PS 16-102 - Can Longleaf pine restoration help mitigate water scarcity in the southeastern US?

Tuesday, August 9, 2016
ESA Exhibit Hall, Ft Lauderdale Convention Center
Steven Brantley1, Chelcy Ford Miniat2, Paul McCormick3, Peter V. Caldwell2 and Paul Bolstad4, (1)Joseph W. Jones Ecological Research Center, Newton, GA, (2)USDA Forest Service Southern Research Station, Coweeta Hydrologic Laboratory, Otto, NC, (3)Metropolitan water district of southern california, (4)Department of Forest Resources, University of Minnesota, St. Paul, MN
Background/Question/Methods

Water supplies have come under increasing stress in the southeastern U.S. in recent decades due to a combination of rapid population growth, land use intensification, and climate variability.

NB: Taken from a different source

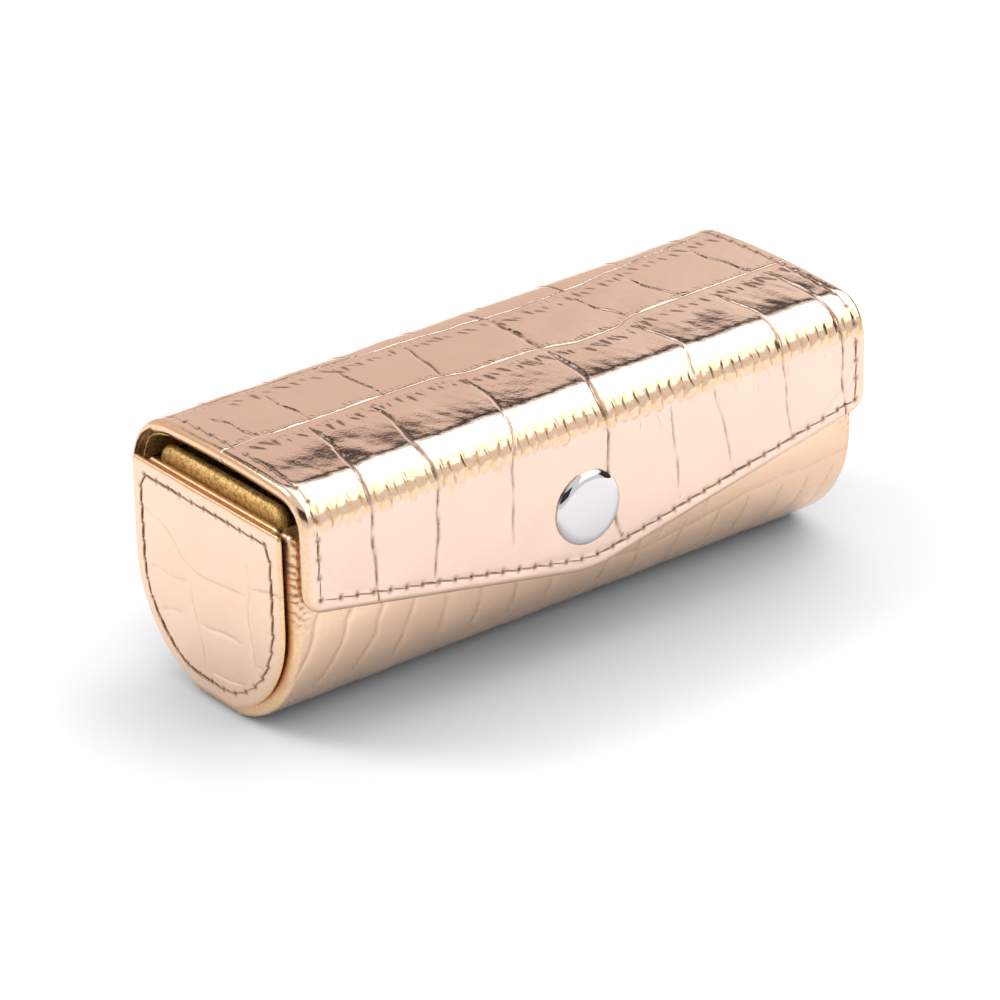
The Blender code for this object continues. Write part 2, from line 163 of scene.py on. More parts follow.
class TrimSettings(bpy.types.PropertyGroup):
    """Lining, thread, board and metal."""

    glitter: colour("Glitter", "Gold flakes of the lining", "#F4CE86")
    glue: colour("Glitter ground", "Brown glue between the flakes", "#A2742F")
    thread: colour("Thread", "Brown waxed thread", "#C49A78")
    pitch: length("Stitch", "Distance from one needle hole to the next", 0.00265)
    nickel: colour("Nickel", "Polished plating of the press stud", "#DAD8D8")
    board: colour("Board", "Grey pulp board inside the walls", "#A39B8C")


class StudioSettings(bpy.types.PropertyGroup):
    """Floor, lights and camera."""

    floor: colour("Floor", "White paper", "#F7F7F8")
    walls: colour("Room", "Pale room around the table", "#F0F0F1")
    wall_low: colour("Wall", "Warm wall reflected in the left of the lid", "#E6D5CA")
    wall_high: colour("Wall, lit", "Warm wall reflected in the right of the lid", "#FBF2ED")
    softbox: FloatProperty(
        name="Softbox", description="Power of the large light overhead", default=9.8, min=0,
        unit="POWER",
    )
    key: FloatProperty(
        name="Key", description="Power of the light behind the case on the left", default=9.5,
        min=0, unit="POWER",
    )
    azimuth: FloatProperty(
        name="Azimuth", description="Camera's turn from the front", subtype="ANGLE",
        default=math.radians(-37.588),
    )
    elevation: FloatProperty(
        name="Elevation", description="Camera's height angle", subtype="ANGLE",
        default=math.radians(26.519),
    )
    roll: FloatProperty(
        name="Roll", description="Camera's roll", subtype="ANGLE", default=math.radians(-1.362),
    )
    distance: length("Distance", "From the camera to the case", 0.7537)
    lens: FloatProperty(name="Lens", description="Focal length", default=204.3, unit="CAMERA")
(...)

While precipitation in the region is relatively high (>1000 mm yr-1), regional conflicts over water and projections of future water scarcity suggest a growing need to evaluate land management options focused on improving watershed yield. Our goal was to determine the effects of land cover change on evapotranspiration (ET) in the Ichawaynochaway Creek basin, a 500 km2 watershed in southwest Georgia, and suggest land management options that might improve water yield (P – ET). We hypothesized that expansion of irrigated agriculture was the dominant cause of water yield reductions, but that changes in forest management practices have also affected water yield. We compiled published annual ET values for major land cover types in the region including irrigated and unirrigated agricultural crops, pasture, pine plantation, wetlands, hardwood forest, and longleaf pine savanna. We used these values to scale ET to the watershed using landcover data and validated our scaled ET estimates by comparing historic water yield with scaled ET estimates from 1948–2007. 

Results/Conclusions

Irrigated agricultural crops, wetlands, and pine plantations had the highest annual ET rates among major land-cover types. Restored, fire-maintained longleaf pine had the lowest ET rate of any vegetated land cover type in the watershed. Annual watershed ET in 2007 was ~829 mm, and was 9.4% higher than watershed ET from 1948–1968. This increase in ET translated to a 13% decline in water yield between 1968 and 2007. Seventy percent of the cumulative change in ET was from the proliferation of center-pivot irrigation systems, with the remaining change due to expansion of short-rotation pine plantations and fire-suppressed hardwood forest. These results suggest that managing fire-suppressed forests towards longleaf pine savanna, and/or converting from short-rotation pine plantations to longleaf pine savanna could reduce watershed ET and improve water yield. Future work will concentrate on the potential of geographically-focused longleaf pine restoration in specific sub-basins of the watershed using the SWAT (Soil and Water Assessment Tool) model. These results will inform us of the potential value of water-focused land management that emphasizes longleaf pine restoration as a tool to mitigate water scarcity.